** begin Listed entries **

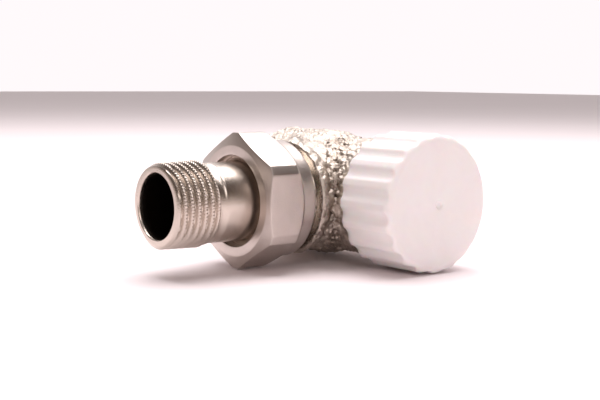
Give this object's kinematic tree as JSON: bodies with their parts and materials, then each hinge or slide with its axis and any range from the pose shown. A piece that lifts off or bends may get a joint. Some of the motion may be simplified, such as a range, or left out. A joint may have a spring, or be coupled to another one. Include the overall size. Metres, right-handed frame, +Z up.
{
  "type": "angle radiator valve body with union tail and protective cap",
  "caption": "DN15 angle radiator valve body: cast body, female pipe inlet, union nut with male tail, spring-opened insert and a white scalloped screw cap that shuts the disc.",
  "frame": {"origin": "centre of the inlet face, where the pipe screws in", "axes": "+X along the outlet, towards the end of the union tail; +Y along the inlet and stem axis, towards the cap; +Z up, as the valve lies on its side in the picture"},
  "size_m": [0.075, 0.0605, 0.034],
  "materials": {
    "nickel_casting": "rough sand casting, nickel plated",
    "nickel_turned": "satin, turned and nickel plated",
    "white_plastic": "satin moulded plastic",
    "bare_brass": "turned",
    "black_rubber": "matte",
    "bright_steel": "ground",
    "pale_plastic": "matte"
  },
  "bodies": {
    "housing": {"valve_body": "nickel_casting", "insert_housing": "bare_brass", "insert_o_ring": "black_rubber", "guide_bush": "pale_plastic", "gland_nut": "bare_brass", "gland_o_ring": "black_rubber", "pin_washer": "bare_brass", "pin_o_ring": "black_rubber", "pin_back_ring": "pale_plastic", "return_spring": "bright_steel"},
    "stem": {"pressure_pin": "bright_steel", "spindle": "bright_steel", "spindle_clip": "bright_steel", "spring_cup": "bright_steel", "disc_holder": "bare_brass", "seat_disc": "black_rubber", "disc_washer": "bright_steel", "disc_nut": "bare_brass"},
    "cap": {"protective_cap": "white_plastic"},
    "tail": {"tailpiece": "nickel_turned"},
    "nut": {"union_nut": "nickel_turned"}
  },
  "joints": [
    {"name": "stem_lift", "type": "slide", "parent": "housing", "child": "stem", "axis": [0, 1, 0], "range_m": [0, 0.0035], "deforming": ["return_spring"]},
    {"name": "cap_turn", "type": "hinge", "parent": "stem", "child": "cap", "pos_m": [0, 0.026, 0], "axis": [0, 1, 0], "range_deg": [0, 840]},
    {"name": "tail_slide", "type": "slide", "parent": "housing", "child": "tail", "axis": [1, 0, 0], "range_m": [0, 0.00726]},
    {"name": "nut_turn", "type": "hinge", "parent": "tail", "child": "nut", "pos_m": [0.03, 0.026, 0], "axis": [1, 0, 0], "range_deg": [0, 1440]}
  ],
  "couplings": [
    {"joint": "stem_lift", "follows": "cap_turn", "m_per_rad": 0.00023873},
    {"joint": "tail_slide", "follows": "nut_turn", "m_per_rad": 0.00028871}
  ]
}
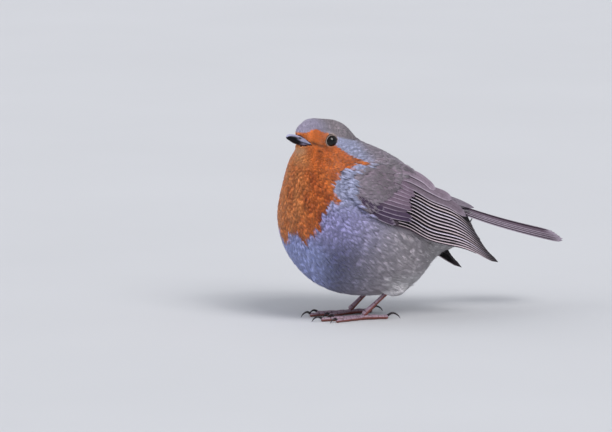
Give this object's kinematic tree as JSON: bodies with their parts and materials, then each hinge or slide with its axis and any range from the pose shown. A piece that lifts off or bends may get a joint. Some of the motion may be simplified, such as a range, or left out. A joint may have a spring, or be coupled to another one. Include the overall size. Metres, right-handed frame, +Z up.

** end Listed entries **

*What this task involves*: Reproduce the material verbatim, line by line.

*Solution to the problem*:
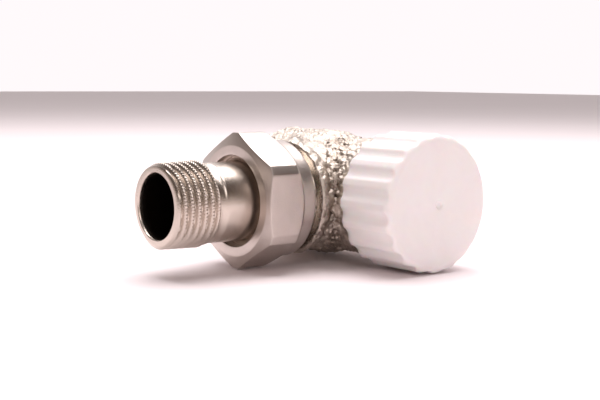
Give this object's kinematic tree as JSON: bodies with their parts and materials, then each hinge or slide with its axis and any range from the pose shown. A piece that lifts off or bends may get a joint. Some of the motion may be simplified, such as a range, or left out. A joint may have a spring, or be coupled to another one. Include the overall size. Metres, right-handed frame, +Z up.
{
  "type": "angle radiator valve body with union tail and protective cap",
  "caption": "DN15 angle radiator valve body: cast body, female pipe inlet, union nut with male tail, spring-opened insert and a white scalloped screw cap that shuts the disc.",
  "frame": {"origin": "centre of the inlet face, where the pipe screws in", "axes": "+X along the outlet, towards the end of the union tail; +Y along the inlet and stem axis, towards the cap; +Z up, as the valve lies on its side in the picture"},
  "size_m": [0.075, 0.0605, 0.034],
  "materials": {
    "nickel_casting": "rough sand casting, nickel plated",
    "nickel_turned": "satin, turned and nickel plated",
    "white_plastic": "satin moulded plastic",
    "bare_brass": "turned",
    "black_rubber": "matte",
    "bright_steel": "ground",
    "pale_plastic": "matte"
  },
  "bodies": {
    "housing": {"valve_body": "nickel_casting", "insert_housing": "bare_brass", "insert_o_ring": "black_rubber", "guide_bush": "pale_plastic", "gland_nut": "bare_brass", "gland_o_ring": "black_rubber", "pin_washer": "bare_brass", "pin_o_ring": "black_rubber", "pin_back_ring": "pale_plastic", "return_spring": "bright_steel"},
    "stem": {"pressure_pin": "bright_steel", "spindle": "bright_steel", "spindle_clip": "bright_steel", "spring_cup": "bright_steel", "disc_holder": "bare_brass", "seat_disc": "black_rubber", "disc_washer": "bright_steel", "disc_nut": "bare_brass"},
    "cap": {"protective_cap": "white_plastic"},
    "tail": {"tailpiece": "nickel_turned"},
    "nut": {"union_nut": "nickel_turned"}
  },
  "joints": [
    {"name": "stem_lift", "type": "slide", "parent": "housing", "child": "stem", "axis": [0, 1, 0], "range_m": [0, 0.0035], "deforming": ["return_spring"]},
    {"name": "cap_turn", "type": "hinge", "parent": "stem", "child": "cap", "pos_m": [0, 0.026, 0], "axis": [0, 1, 0], "range_deg": [0, 840]},
    {"name": "tail_slide", "type": "slide", "parent": "housing", "child": "tail", "axis": [1, 0, 0], "range_m": [0, 0.00726]},
    {"name": "nut_turn", "type": "hinge", "parent": "tail", "child": "nut", "pos_m": [0.03, 0.026, 0], "axis": [1, 0, 0], "range_deg": [0, 1440]}
  ],
  "couplings": [
    {"joint": "stem_lift", "follows": "cap_turn", "m_per_rad": 0.00023873},
    {"joint": "tail_slide", "follows": "nut_turn", "m_per_rad": 0.00028871}
  ]
}
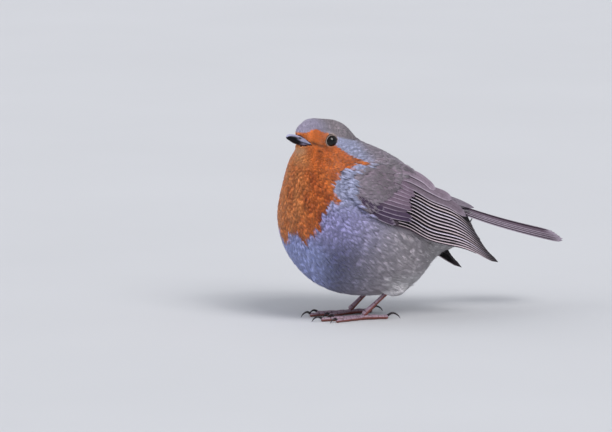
Give this object's kinematic tree as JSON: bodies with their parts and materials, then each hinge or slide with its axis and any range from the pose shown. A piece that lifts off or bends may get a joint. Some of the motion may be simplified, such as a range, or left out. A joint may have a spring, or be coupled to another one. Include the overall size. Metres, right-handed frame, +Z up.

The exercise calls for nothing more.